Les musiciens se réservent constamment la possibilité d’improviser : de beaux moments de musique, libres, généralement brefs, seront ainsi offerts, qui combineront chant improvisé à partir de vocalises, percussions concrètes - aussi bien en métal qu’en bois -, sonorités électroacoustiques tirées d’un vieux poste de radio et passées dans toute sorte d’effets (dont un superbe delay analogique à bande), piano préparé et textes lus de Cage. La première de ces improvisations a lieu sous casque ; sensation étrange et double d’être à la fois immergé dans la musique et de la sentir se développer depuis l’intérieur de son propre crâne : impression, en somme, d’être un coquillage dans lequel on verse de l’eau ou qu’on immerge, comme si l’approche du zen par Cage s’étendait à tout le public, jusqu’à le permuter avec quelques objets sonores méticuleusement choisis.

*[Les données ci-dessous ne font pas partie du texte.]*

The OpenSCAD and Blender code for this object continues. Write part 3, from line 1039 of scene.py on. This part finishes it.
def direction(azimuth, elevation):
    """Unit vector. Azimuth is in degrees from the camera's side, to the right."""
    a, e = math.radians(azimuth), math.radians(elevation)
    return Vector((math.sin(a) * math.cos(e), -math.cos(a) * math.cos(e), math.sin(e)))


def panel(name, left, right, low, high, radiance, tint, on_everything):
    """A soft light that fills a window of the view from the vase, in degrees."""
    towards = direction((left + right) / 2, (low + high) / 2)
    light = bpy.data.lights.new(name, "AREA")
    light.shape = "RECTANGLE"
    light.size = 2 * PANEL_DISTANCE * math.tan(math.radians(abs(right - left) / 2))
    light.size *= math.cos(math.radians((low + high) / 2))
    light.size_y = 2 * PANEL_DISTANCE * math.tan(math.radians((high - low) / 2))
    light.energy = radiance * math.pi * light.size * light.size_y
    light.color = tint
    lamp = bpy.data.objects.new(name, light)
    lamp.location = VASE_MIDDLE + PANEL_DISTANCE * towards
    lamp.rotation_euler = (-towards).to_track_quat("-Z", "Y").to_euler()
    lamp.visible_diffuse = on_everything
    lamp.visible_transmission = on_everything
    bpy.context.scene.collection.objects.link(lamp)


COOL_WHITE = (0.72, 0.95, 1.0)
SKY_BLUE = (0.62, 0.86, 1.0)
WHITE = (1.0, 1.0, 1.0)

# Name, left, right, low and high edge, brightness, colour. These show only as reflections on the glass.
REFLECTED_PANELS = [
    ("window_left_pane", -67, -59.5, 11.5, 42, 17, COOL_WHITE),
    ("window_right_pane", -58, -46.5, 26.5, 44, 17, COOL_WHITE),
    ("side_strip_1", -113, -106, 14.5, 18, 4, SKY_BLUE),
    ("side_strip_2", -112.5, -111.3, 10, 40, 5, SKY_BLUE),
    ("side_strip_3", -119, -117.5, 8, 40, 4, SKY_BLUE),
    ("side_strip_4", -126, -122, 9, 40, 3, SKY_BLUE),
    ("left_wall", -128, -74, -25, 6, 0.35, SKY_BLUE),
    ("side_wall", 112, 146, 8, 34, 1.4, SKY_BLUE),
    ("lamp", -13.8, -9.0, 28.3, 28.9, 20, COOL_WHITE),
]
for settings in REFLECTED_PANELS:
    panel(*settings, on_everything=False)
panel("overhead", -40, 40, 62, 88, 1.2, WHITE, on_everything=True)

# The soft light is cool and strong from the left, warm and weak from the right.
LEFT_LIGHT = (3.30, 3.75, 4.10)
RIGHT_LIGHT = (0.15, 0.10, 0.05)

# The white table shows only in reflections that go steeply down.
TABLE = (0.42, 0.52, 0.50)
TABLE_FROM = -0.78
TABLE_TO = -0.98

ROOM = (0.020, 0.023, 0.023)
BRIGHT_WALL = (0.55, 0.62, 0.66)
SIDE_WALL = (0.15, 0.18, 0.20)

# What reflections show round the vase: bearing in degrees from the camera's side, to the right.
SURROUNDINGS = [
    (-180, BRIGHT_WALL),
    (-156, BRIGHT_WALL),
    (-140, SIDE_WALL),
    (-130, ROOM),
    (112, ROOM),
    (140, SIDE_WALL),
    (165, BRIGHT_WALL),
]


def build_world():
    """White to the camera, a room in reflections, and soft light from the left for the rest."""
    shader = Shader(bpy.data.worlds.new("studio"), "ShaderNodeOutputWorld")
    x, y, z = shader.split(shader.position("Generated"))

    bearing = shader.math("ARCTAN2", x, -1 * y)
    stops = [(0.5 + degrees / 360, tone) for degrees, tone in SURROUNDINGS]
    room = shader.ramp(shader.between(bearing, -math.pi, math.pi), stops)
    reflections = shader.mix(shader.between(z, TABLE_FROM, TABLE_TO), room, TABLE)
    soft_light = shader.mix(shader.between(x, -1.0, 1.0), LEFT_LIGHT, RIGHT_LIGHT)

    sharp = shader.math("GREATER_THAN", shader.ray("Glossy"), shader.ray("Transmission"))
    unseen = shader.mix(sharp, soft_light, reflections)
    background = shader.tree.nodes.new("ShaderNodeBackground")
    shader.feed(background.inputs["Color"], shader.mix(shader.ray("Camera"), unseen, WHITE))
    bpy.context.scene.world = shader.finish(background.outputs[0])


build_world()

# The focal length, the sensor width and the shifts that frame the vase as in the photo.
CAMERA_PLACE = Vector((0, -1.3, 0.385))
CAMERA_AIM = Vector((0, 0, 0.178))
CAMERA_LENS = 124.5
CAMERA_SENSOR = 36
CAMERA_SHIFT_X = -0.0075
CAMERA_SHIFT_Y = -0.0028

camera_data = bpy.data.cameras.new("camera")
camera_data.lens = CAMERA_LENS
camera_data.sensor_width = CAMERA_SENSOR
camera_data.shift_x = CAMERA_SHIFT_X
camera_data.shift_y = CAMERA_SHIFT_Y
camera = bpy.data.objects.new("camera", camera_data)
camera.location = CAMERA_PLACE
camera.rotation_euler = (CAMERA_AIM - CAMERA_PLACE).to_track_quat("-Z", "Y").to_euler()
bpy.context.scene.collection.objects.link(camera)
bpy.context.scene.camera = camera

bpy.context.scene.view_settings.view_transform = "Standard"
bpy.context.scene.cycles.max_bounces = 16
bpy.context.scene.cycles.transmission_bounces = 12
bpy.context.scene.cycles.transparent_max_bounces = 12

Et Lautréamont, dans tout cela ? Prévu pour la conclusion du concert, il intervient en réalité au début via des Chants de Maldoror pulvérisés par l’assistance même, pour un public français de moins de deux cents personnes (le titre inspiré de Duchamp dit assez l’esprit dada et iconoclaste de cette pièce). Chaque membre de l’assistance reçoit une page des Chants à lire en même temps que tous ses voisins. Quand un mot ou une syllabe est biffée, il la saute ; quand un mot lui plaît particulièrement, il l’énonce plus fort. La pièce, exécutée en deux petites minutes, est un capharnaüm de voix qui s’enchevêtrent dans le chaos le plus total, un morceau de poésie sonore inaudible et totalement disloquée au sein duquel chacun est à la fois musicien, spectateur et instrument. En somme, exactement ce que cherchait John Cage, le tout concentré en un bref laps de temps bruyant et euphorique.